D’Andrea attributed the high scores of almond and oat yogurts to their low levels of total sugar, sodium, and saturated fat.
“When looking at the overall nutrient density, comparing dairy yogurt to plant-based yogurt, with the nutrients that we looked at, almond yogurt has a significantly higher nutrient density,” D’Andrea said.
It should be noted that the study did not extensively analyze soy yogurts due to their limited availability in the market. However, soy is considered the healthiest plant-based milk option.
Why almond yogurt is better
The study sheds light on the potential health and environmental benefits of plant-based yogurt. By considering these findings, the food industry can work toward creating more nutritious and sustainable yogurt options for consumers.
However, the researchers acknowledged that switching from dairy yogurt to plant-based yogurt might be challenging for some consumers—and they went as far as suggesting the creation of a hybrid yogurt that is both plant- and dairy-based to help consumers make the switch.
But given the study’s findings, consuming almond yogurt without the dairy component is more beneficial. One such yogurt brand focusing on providing nutritious almond yogurt to consumers is Ayo.
Ayo founder Matt Billings is a California almond farmer whose family has been farming for 100 years—50 of those years in the almond business. In creating Ayo, Billings’ goal was to connect his almond farm to consumers by producing almond yogurt, which is made by adding water and yogurt cultures to almond butter.

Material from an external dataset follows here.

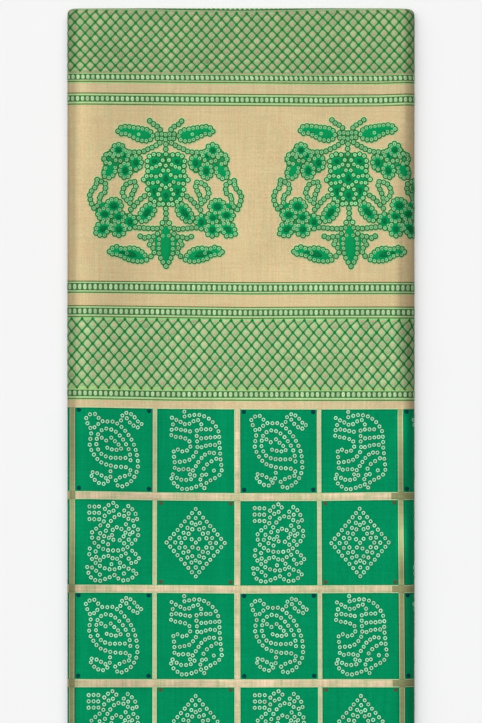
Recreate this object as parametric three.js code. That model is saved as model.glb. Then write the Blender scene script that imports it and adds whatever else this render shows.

“We are not trying to make an imitation dairy yogurt. We are taking the almonds that we grow and love, we lightly roast them, and turn them into a simple, delicious, creamy almond milk yogurt,” Billings tells VegNews.
“We are high in fiber, low in sugar, and delicious. If you like yogurt and like almonds I promise you will love our yogurt,” Billings adds.
Billings’ farm is also committed to forward-thinking practices of sustainability, traceability, and vertical integration, which nourish the land they are proud to call home.
Recently, Ayo rolled out plain yogurt in a 16-ounce reusable tub and will soon expand its products with a more affordable line.
“The natural line does not use organic almonds or fruit and this allows us to provide a better value to the customer,” Billings says. “We too are feeling the tough economic times and we wanted to provide an option to the customer that will help them stretch their grocery dollars.”